GIVEN DATA:
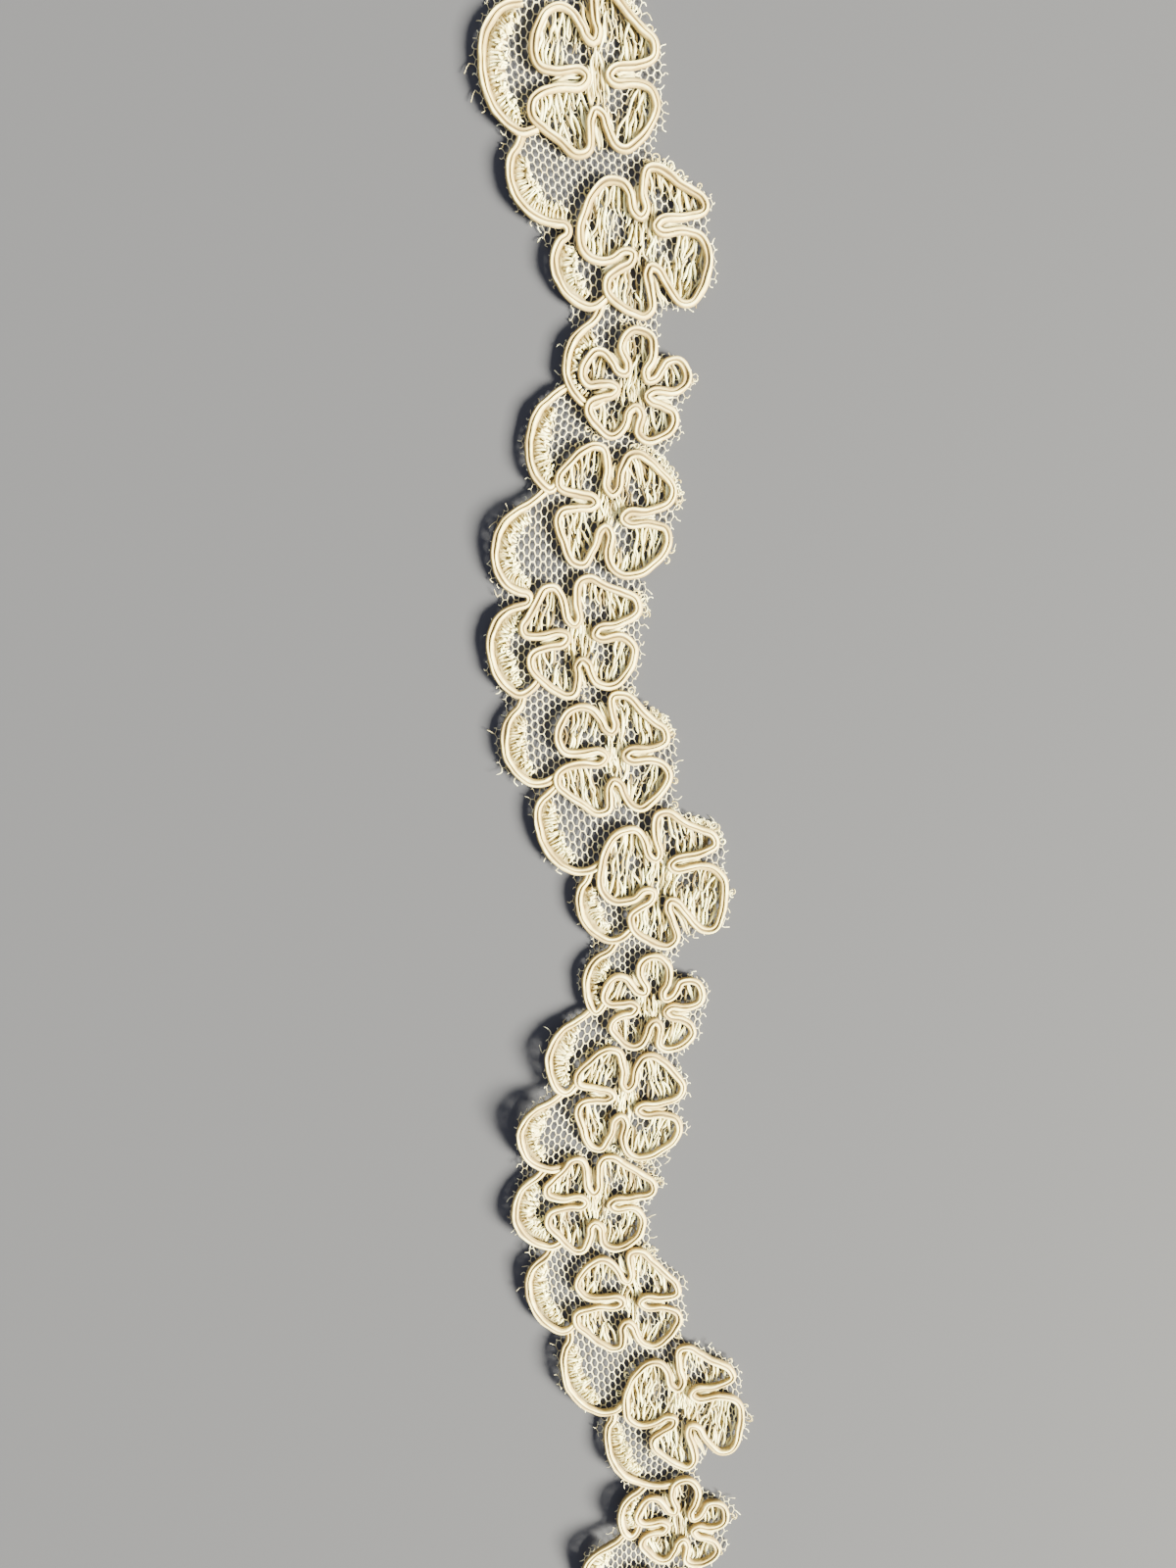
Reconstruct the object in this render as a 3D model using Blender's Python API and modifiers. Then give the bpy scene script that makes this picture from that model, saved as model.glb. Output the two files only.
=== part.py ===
"""Corded lace edging: a scalloped strip of cotton net, sewn with fourteen corded flowers.

The strip lies on a table. +Y runs along it, +X points from its scalloped edge to its
flower edge, and +Z is up, with the origin under the middle of the strip.
The ground is one cloth solid: the fine net, with the petals' filling threads in its
thickness. Its scalloped edge lifts a little off the table in a few places.
On it lie the cords: one closed cord round each flower, and one cord along each scallop.
"""
import math
from typing import NamedTuple

import bmesh
import bpy
import numpy as np

MM = 0.001

# Driving sizes, in millimetres
GROUND_THICKNESS = 1.0
CORD_WIDTH = 1.0
CORD_CLEARANCE = 0.42
CORD_SPACING = 1.4
NET_MARGIN = 1.2
END_TOP = 90.2
END_FOOT = -128.0
END_RUN = 5.0
BAY_WIDTH = 3.0

# How finely the solids are divided
GROUND_STATIONS = 135
GROUND_COLUMNS = 6
EDGE_STEP = 0.25
CURVE_SAMPLES = 10
TURN_PER_POINT = math.radians(48)
LENGTH_PER_POINT = 4.0

# Where a slit between two petals opens out, as a share of the petals' reach
SLIT_MOUTH = 0.62
# Where across a petal, from one slit to the next, its three reaches are measured
REACH_PLACES = (0.2, 0.5, 0.8)
# Where its edge is worked out, and how square its corners are
EDGE_PLACES = np.array([0.08, 0.2, 0.35, 0.5, 0.65, 0.8, 0.92])
EDGE_SQUARENESS = 4.0


class Petal(NamedTuple):
    """A slit, and the petal that follows it counter-clockwise: degrees and millimetres."""
    slit_turn: float
    slit_depth: float
    slit_heading: float
    slit_mouth: float
    reach_first: float
    reach_middle: float
    reach_last: float


class Flower(NamedTuple):
    """A flower's kind, its place on the strip, its turn in degrees and its two sizes."""
    kind: str
    x: float
    y: float
    turn: float
    size_across: float
    size_along: float


class Scallop(NamedTuple):
    """The upper end, the outermost point and the lower end of one scallop's cord."""
    top_x: float
    top_y: float
    belly_x: float
    belly_y: float
    foot_x: float
    foot_y: float


class Lift(NamedTuple):
    """A place where the strip rises off the table: centre, half lengths and height."""
    x: float
    y: float
    half_x: float
    half_y: float
    height: float


# The design's five flowers. The first petal is the upper one on the flower edge.
FLOWER_KINDS = {
    "kite": (
        Petal(-37, 1.9, 2, 1.5, 7.65, 7.25, 7.05),
        Petal(79, 1.65, 84, 1.8, 7.35, 7.05, 7.15),
        Petal(155, 1.65, 172, 1.5, 6.3, 6.6, 7.45),
        Petal(256, 2.05, 257, 1.9, 7.75, 8.1, 7.85),
    ),
    "cross": (
        Petal(0, 1.75, 6, 1.5, 8.0, 6.9, 6.95),
        Petal(105, 1.6, 96, 1.9, 6.9, 6.5, 7.05),
        Petal(170, 1.5, 187, 1.5, 6.9, 6.9, 7.25),
        Petal(270, 2.7, 271, 1.6, 6.7, 7.15, 6.8),
    ),
    "butterfly": (
        Petal(10, 1.3, 0, 1.5, 6.8, 6.4, 7.45),
        Petal(97, 3.2, 110, 1.7, 7.45, 8.0, 7.55),
        Petal(170, 1.2, 183, 1.5, 7.95, 7.05, 6.9),
        Petal(262, 2.7, 281, 2.1, 6.8, 7.05, 6.95),
    ),
    "tassel": (
        Petal(30, 1.1, 6, 1.6, 7.25, 6.4, 7.05),
        Petal(118, 1.7, 103, 1.8, 7.05, 7.65, 7.85),
        Petal(240, 3, 212, 1.5, 8.0, 8.8, 9.45),
        Petal(280, 3.8, 293, 2.2, 9.45, 8.5, 7.35),
    ),
    "star": (
        Petal(344, 1.8, 355, 1.9, 6.3, 6.7, 6.1),
        Petal(37, 2.1, 64, 1.6, 6.3, 6.95, 6.1),
        Petal(114, 2.2, 125, 1.6, 6.2, 6.4, 6.1),
        Petal(177, 1.8, 192, 1.5, 5.9, 5.9, 5.65),
        Petal(286, 1.9, 262, 1.7, 5.85, 6.4, 6.2),
    ),
}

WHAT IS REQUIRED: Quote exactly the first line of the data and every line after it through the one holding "fourteen corded flowers.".

EXERCISE ANSWER:
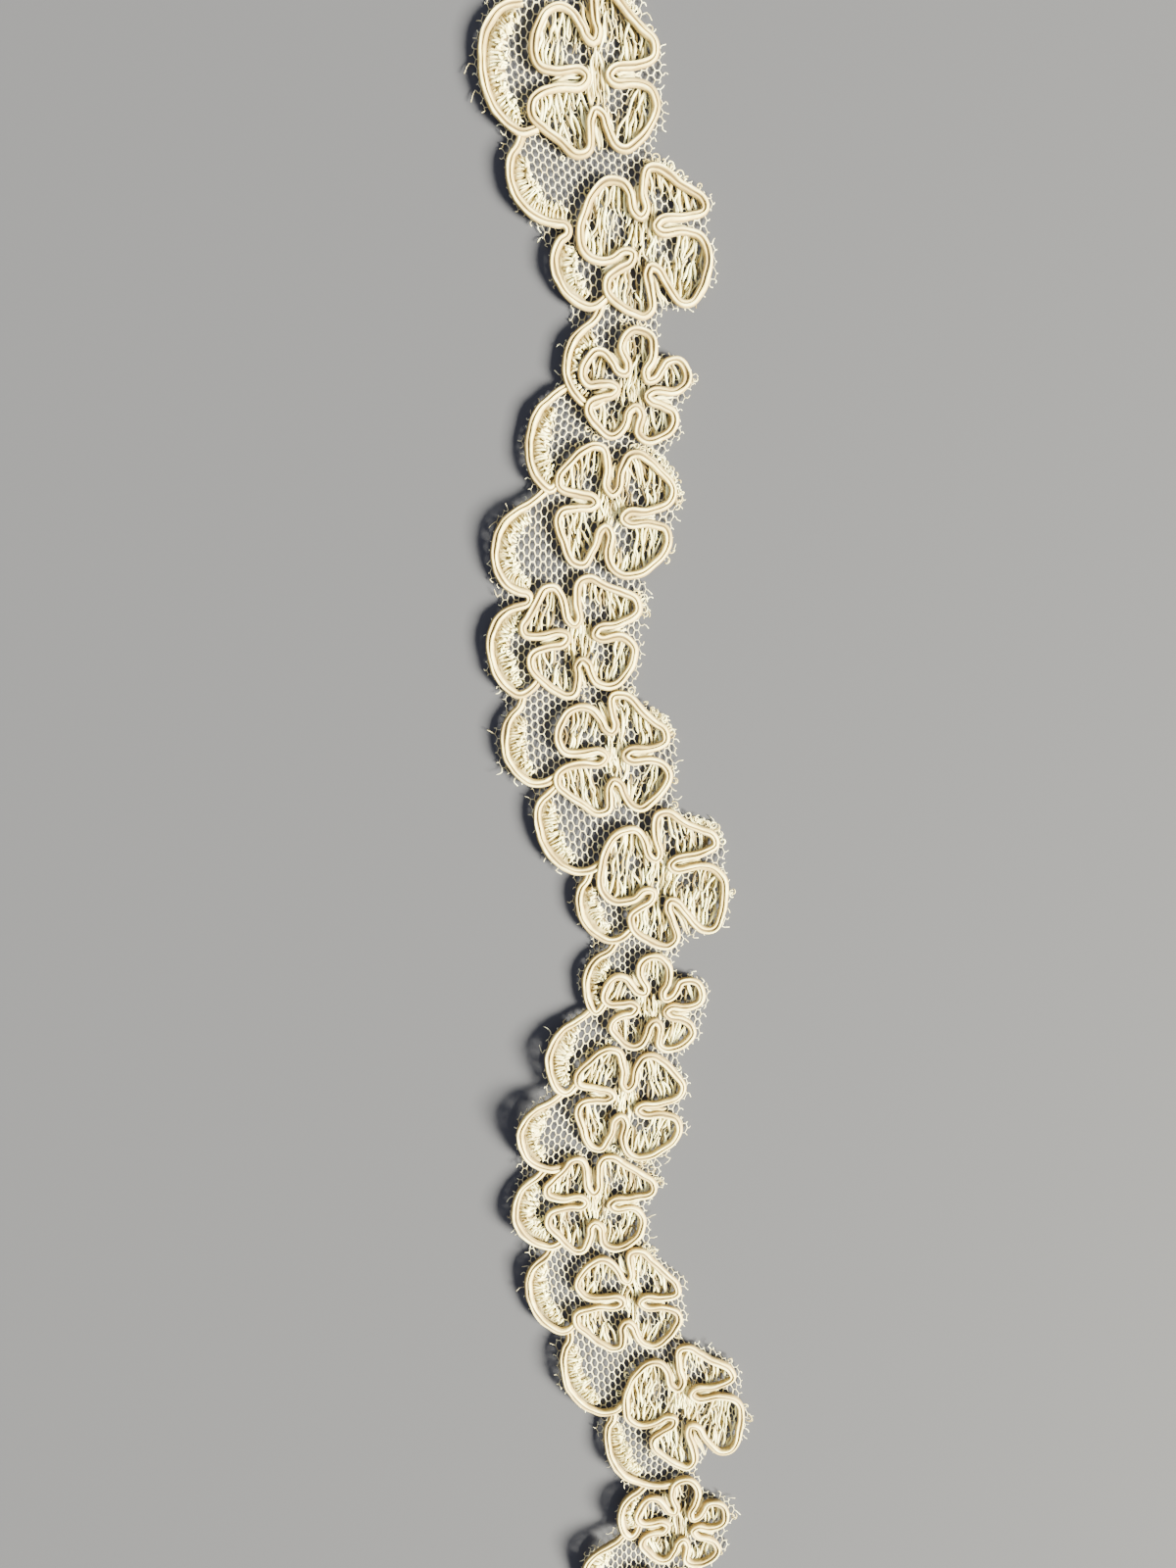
Reconstruct the object in this render as a 3D model using Blender's Python API and modifiers. Then give the bpy scene script that makes this picture from that model, saved as model.glb. Output the two files only.
=== part.py ===
"""Corded lace edging: a scalloped strip of cotton net, sewn with fourteen corded flowers.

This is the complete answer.